GIVEN RECORDS
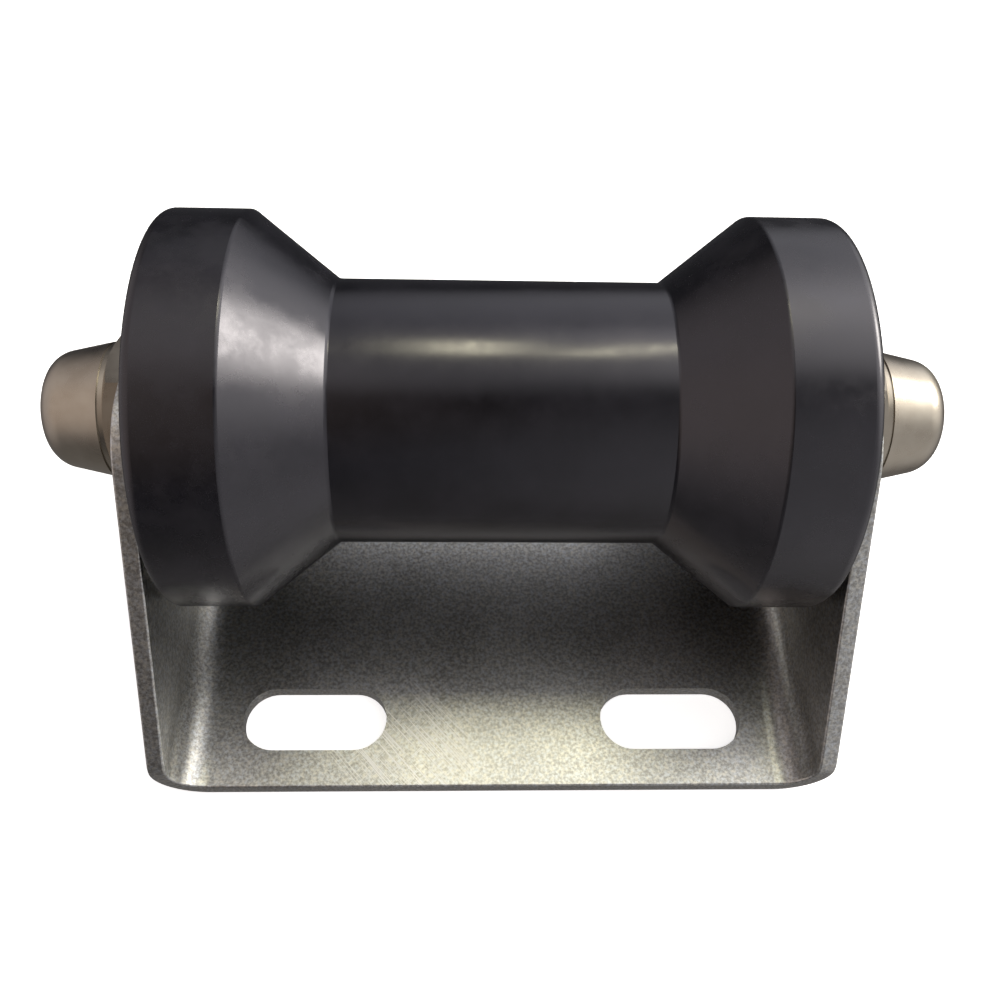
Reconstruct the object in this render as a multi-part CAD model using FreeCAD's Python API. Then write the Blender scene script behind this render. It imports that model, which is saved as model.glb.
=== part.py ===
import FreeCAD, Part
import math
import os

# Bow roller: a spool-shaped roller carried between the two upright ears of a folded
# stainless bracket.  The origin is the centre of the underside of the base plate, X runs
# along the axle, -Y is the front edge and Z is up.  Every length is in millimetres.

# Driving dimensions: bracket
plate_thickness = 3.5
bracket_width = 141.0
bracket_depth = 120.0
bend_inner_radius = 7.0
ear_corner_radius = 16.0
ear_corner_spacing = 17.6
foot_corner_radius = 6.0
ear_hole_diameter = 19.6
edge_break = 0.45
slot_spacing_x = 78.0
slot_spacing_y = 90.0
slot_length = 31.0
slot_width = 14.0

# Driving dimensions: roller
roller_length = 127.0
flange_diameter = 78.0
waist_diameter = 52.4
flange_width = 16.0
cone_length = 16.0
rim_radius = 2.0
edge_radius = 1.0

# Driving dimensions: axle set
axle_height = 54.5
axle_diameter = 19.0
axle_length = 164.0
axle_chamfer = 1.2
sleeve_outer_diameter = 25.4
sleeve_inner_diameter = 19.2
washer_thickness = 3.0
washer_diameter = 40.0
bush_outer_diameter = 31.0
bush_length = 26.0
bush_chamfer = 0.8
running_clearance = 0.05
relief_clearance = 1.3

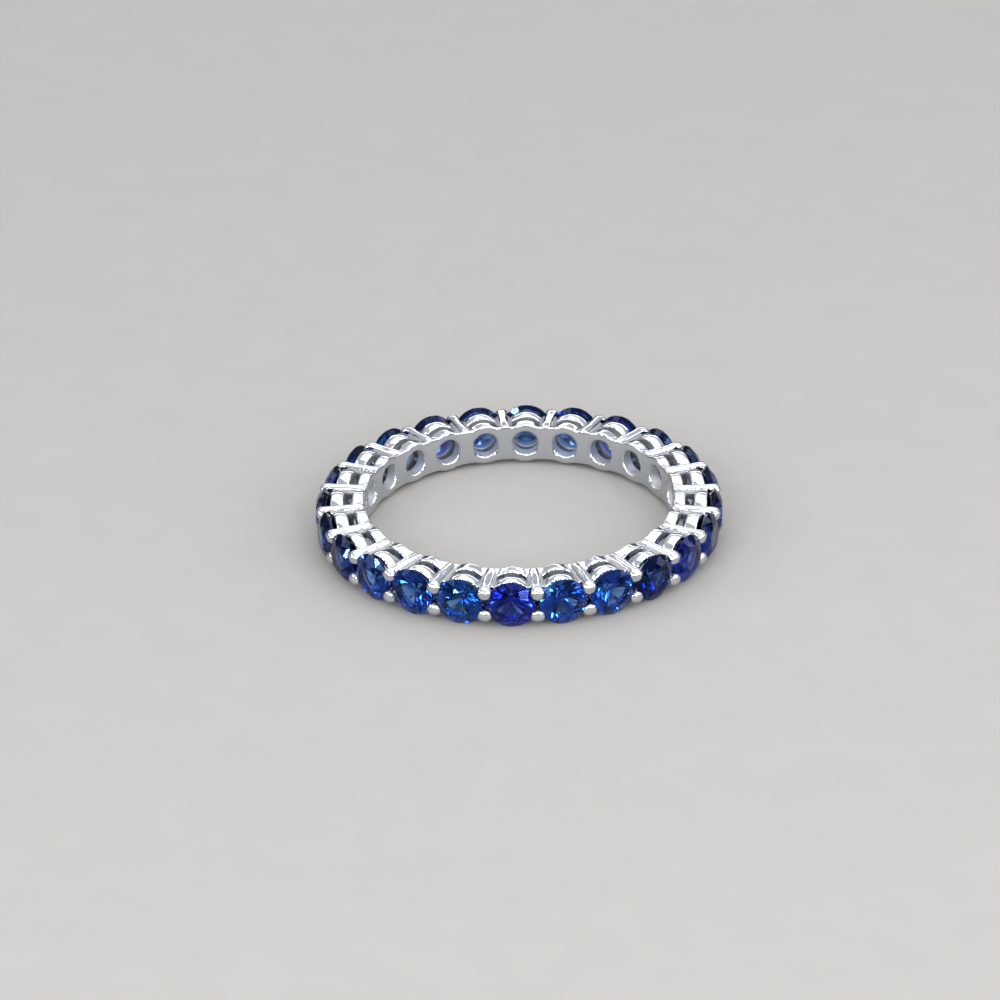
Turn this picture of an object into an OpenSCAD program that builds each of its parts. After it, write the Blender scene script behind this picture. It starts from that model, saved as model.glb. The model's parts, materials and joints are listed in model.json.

GIVEN EXERCISE
The required output is the exact run of lines from the beginning of the listing above to the line that contains "edge_radius = 1.0", inclusive of both.

RESPONSE BELOW
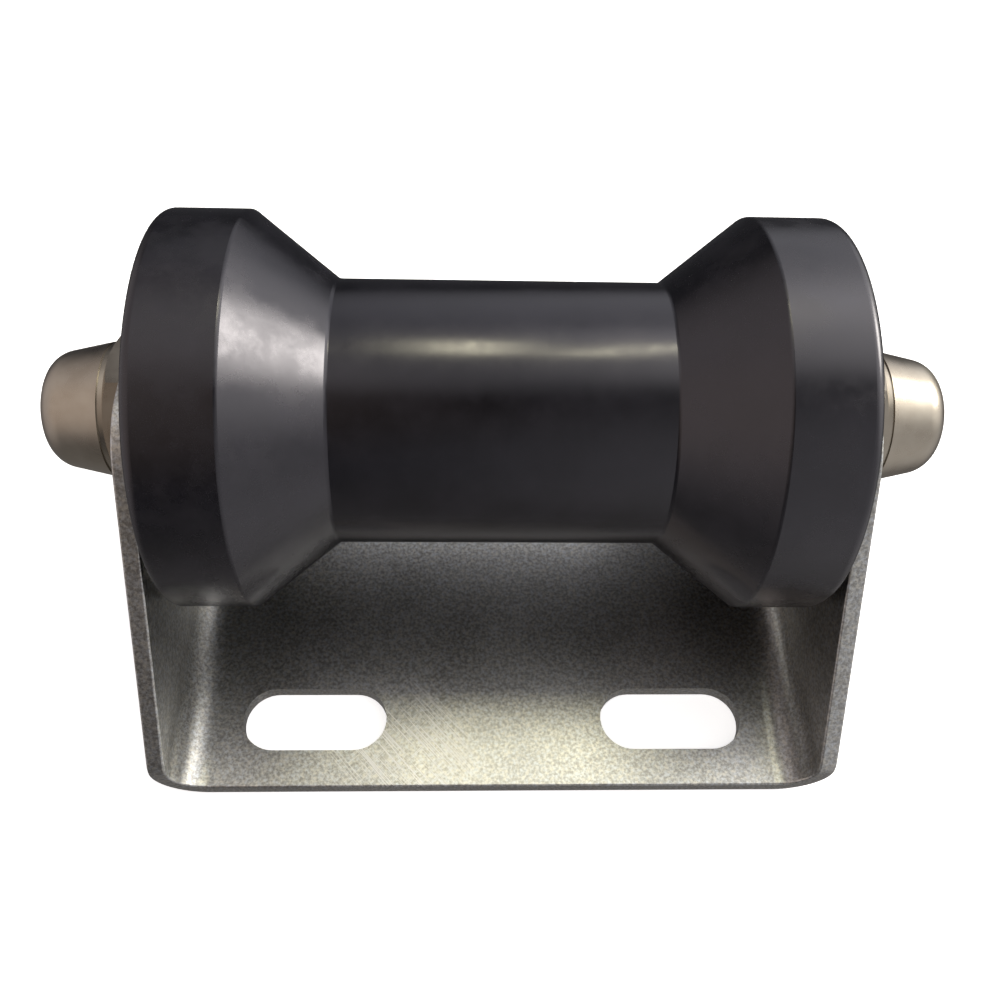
Reconstruct the object in this render as a multi-part CAD model using FreeCAD's Python API. Then write the Blender scene script behind this render. It imports that model, which is saved as model.glb.
=== part.py ===
import FreeCAD, Part
import math
import os

# Bow roller: a spool-shaped roller carried between the two upright ears of a folded
# stainless bracket.  The origin is the centre of the underside of the base plate, X runs
# along the axle, -Y is the front edge and Z is up.  Every length is in millimetres.

# Driving dimensions: bracket
plate_thickness = 3.5
bracket_width = 141.0
bracket_depth = 120.0
bend_inner_radius = 7.0
ear_corner_radius = 16.0
ear_corner_spacing = 17.6
foot_corner_radius = 6.0
ear_hole_diameter = 19.6
edge_break = 0.45
slot_spacing_x = 78.0
slot_spacing_y = 90.0
slot_length = 31.0
slot_width = 14.0

# Driving dimensions: roller
roller_length = 127.0
flange_diameter = 78.0
waist_diameter = 52.4
flange_width = 16.0
cone_length = 16.0
rim_radius = 2.0
edge_radius = 1.0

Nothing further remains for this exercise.